Exercise directions
Among these lines, how many include "from"? Answer only with the number.

— start Raw data —

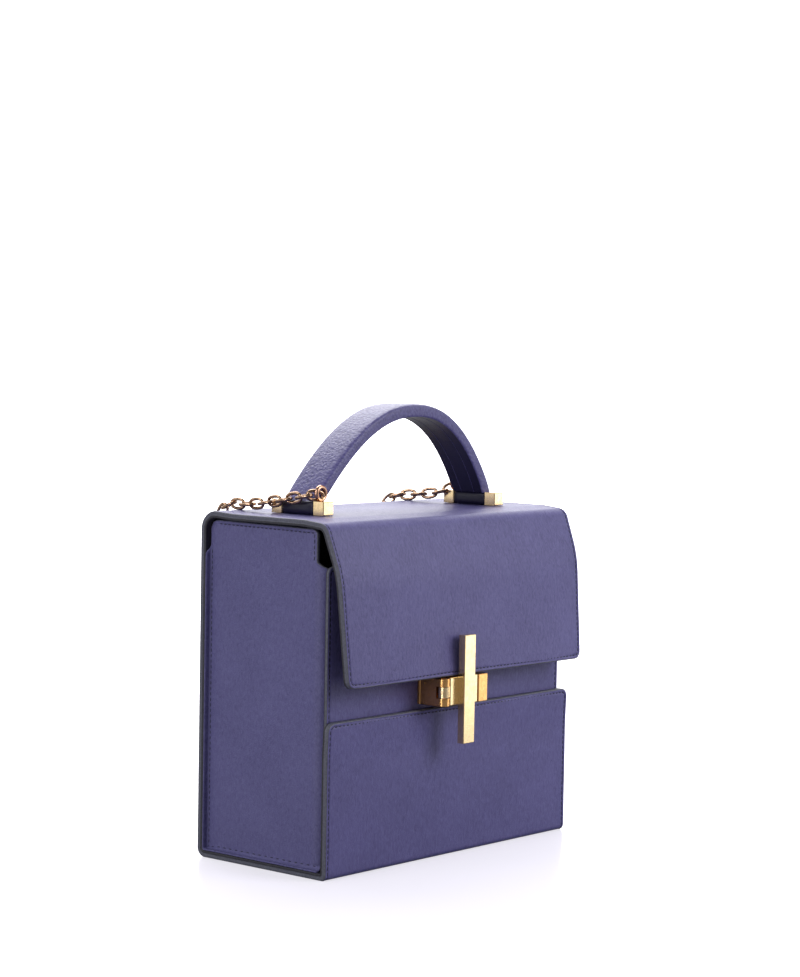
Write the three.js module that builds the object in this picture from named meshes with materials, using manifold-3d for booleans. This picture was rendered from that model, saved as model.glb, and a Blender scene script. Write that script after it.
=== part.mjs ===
// Structured box bag of stiffened leather: one wrap that runs from the front pocket round the bottom,
// back and lid to the flap, two recessed side gussets, an inner front panel, an arched top handle
// between gold fittings, a gold bar clasp on a vertical hinge and a chain strap.
// Millimetres, +Z up, the front faces -Y, the origin is the middle of the bottom face.
import * as THREE from 'three';
import { mergeVertices } from 'three/addons/utils/BufferGeometryUtils.js';
import Module from 'manifold-3d';

const wasm = await Module();
wasm.setup();

// Driving dimensions of the body. LID_FLAT shares are of half the depth, POCKET_BEND is of the pocket's height.
const BOX_WIDTH = 200;
const BOX_DEPTH = 92.4;
const LID_HEIGHT = 183.4;
const WRAP_WALL = 3.6;
const CLEARANCE = 0.3;
const LID_BACK_RISE = 1.4;
const LID_FLAT_BACK = 0.5;
const LID_FLAT_FRONT = 0.6;
const LID_BEND_ROUND = 30;
const FRONT_BOTTOM_ROUND = 3;
const BACK_BOTTOM_ROUND = 5;
const BACK_TOP_ROUND = 10;
const POCKET_HEIGHT = 80.8;
const POCKET_FLARE = 0.7;
const POCKET_BEND = 0.76;
const POCKET_BEND_ROUND = 60;
const POCKET_CORNER = 5;

// Flap: how far its lower edge stays above the pocket's, and stands ahead of the pocket's face
const FLAP_GAP = 18.2;
const FLAP_STANDOFF = 11.7;
const FLAP_TAPER = 3;
const FLAP_CORNER = 4.5;
const FLAP_TAPER_TOP = 0.06;

// The flap's outer face in front of and below the lid. out: share of the standoff, ahead of the pocket's face.
// drop: share of the flap's drop, below the lid. round: radius of the bend, as a share of the drop.
const FLAP_SECTIONS = [
  { out: -0.25, drop: 0.017, round: 0.083 },
  { out: 0.58, drop: 0.32, round: 0.71 },
  { out: 1, drop: 1, round: 0 },
];

// Side gussets and the inner front panel
const GUSSET_RECESS = 3.5;
const GUSSET_WALL = 2.4;
const GUSSET_ROLL = 8;
const GUSSET_FLANGE = 12;
const GUSSET_TOP_GAP = 0.6;
const GUSSET_TOP_SLOPE = 0.4;
const GUSSET_TOP_CORNER = 3;
const GUSSET_FREE_SETBACK = 5.5;
const GUSSET_STEP_OVERLAP = 6;
const PANEL_WALL = 2.1;
const MOUTH_HEIGHT = 23.4;
const PANEL_CORNER = 4;

// Handle and its fittings on the lid
const HANDLE_WIDTH = 21.8;
const HANDLE_THICKNESS = 7.3;
const HANDLE_RISE = 57.8;
const HANDLE_REACH = 74;
const HANDLE_SWAY = 7.2;
const HANDLE_CENTRE_Y = 0.6;
const HANDLE_FOOT = 8.2;
const HANDLE_BEVEL = 0.6;
const ARCH_POWER = 2.24;
const BLOCK_WIDTH = 7.9;
const BLOCK_LENGTH = 7.5;
const BLOCK_HEIGHT = 7.2;
const BLOCK_BEVEL = 0.4;
const ROD_RADIUS = 1.5;
const ROLL_RADIUS = 3.5;

// Eyelet rings that stand on a fitting block and hold the chain
const EYELET_RADIUS = 4.6;
const EYELET_HOLE_RADIUS = 2.5;
const EYELET_THICKNESS = 2.2;
const EYELET_INSET = 1.9;
const EYELET_FOOT = 3.2;
const EYELET_BEVEL = 0.5;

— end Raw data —

Answer for this exercise
5